What are the responsibilities of operations team?
Monitoring health of the system and recovering fast
Root causing the problem
Keeping software & platforms up to date including security patches
Keeping tabs on services you are interacting with
Anticipating future problems and solving them before they occur (e.g. capacity planning)
Good documentation
The responsibilities can be seen as requirements and following items are action items on them
How can we achieve these?
Systems should be mundane and boring. The surprises leads to heavy maintenance.
Provide visibility via metric dashboards (monitoring), monitoring runtime behaviour and internal of the system
Design system to work with standard tools automation and integration options
Good documentation and standard operating procedure (SOP) wikis
Self-healing system with allowed manual control over system state by admin
Tip: Automation & good documentation go long way. Identify recurring problem in your system automate it. Repeat it. Sometimes the recurring problem is big enough to provide you opportunity for re-architecture. (I know what you are thinking, so, I will say it out laud "and then promotion (bang on)" 😝 )
Simplicity: Managing Complexity
What is simplicity?
It is opposite of complexity 😝. Coming to that next.
Basically, you start with small and beautiful codebase then making change becomes complex and slows down everyone, further increasing the cost of maintenance. Also called as big ball of mud.
What is complexity?
Complexity is anything related to the structure of a software system that makes it hard to understand and modify the system.

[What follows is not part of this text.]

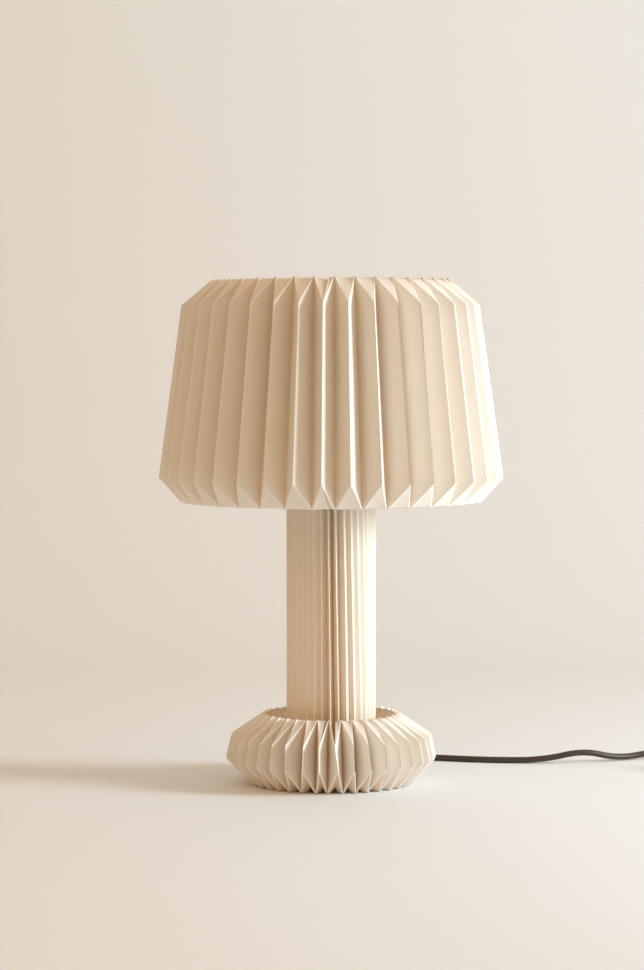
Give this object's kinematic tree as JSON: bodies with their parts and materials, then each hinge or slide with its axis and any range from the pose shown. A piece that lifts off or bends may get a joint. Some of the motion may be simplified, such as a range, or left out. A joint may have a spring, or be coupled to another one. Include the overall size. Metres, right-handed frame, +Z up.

What are the symptoms of complexity?
Concepts can be simply explained with engineer's day to day dialogues. I bet you have said at least one of them along with nice words obviously 🤬🤬.
Change amplification - "I make a change here and something else breaks there"
Cognitive load - "Why is it so difficult to understand?", "Don't we have simpler explanation for all of this?", "Why do I need to know and test so many things for making a simple change?"
Unknown Unknown - "I don't even know what to do make this thing work"
What are the causes of complexity?
Dependencies - When given piece of code cannot be understood and modified in isolation; the code relates in some way to other code, and the other code must be considered and/or modified if the given code is changed
Obscurity - Tribal knowledge (only few people know about things), poor documentation, and un-clean code anything which doesn't provide you answers to your questions easily can be classified under this category
How to manage complexity?
The best tool we have to manage the complexity is abstraction.
My way to put it - The easiest way to understand the abstraction is being a lazy guy - "I don't care how you do it, just give me the result". For example, when writing to a file in a program you don't care on which block it is being stored, is it being stored on SSD or HDD - nothing. Everything is just handled by the high level language and operating system APIs.
But defining such good abstractions is a difficult task. Through out these posts, we will look for good abstractions which can be reused as components in our own designs.
Note - Though the book explains this section pretty well. I re-wrote this as summary from another amazing book “A Philosophy of Software Design” by John Ousterhout. Concepts are same but explanation is concise and clear.
Evolvability: Making Change Easy
The only thing constant is change.
What level of evolvability will be dealt in this series?
Change in business priorities, new feature requests, legal or regulatory requirements change, growth of the system forces architectural changes.
The methods such as TTD & refactoring are applied at source code level, a few files
In this book we try to apply refactoring at architecture level e.g. If you want to convert your single writer blog into a writing platform such as substack, how will you do that?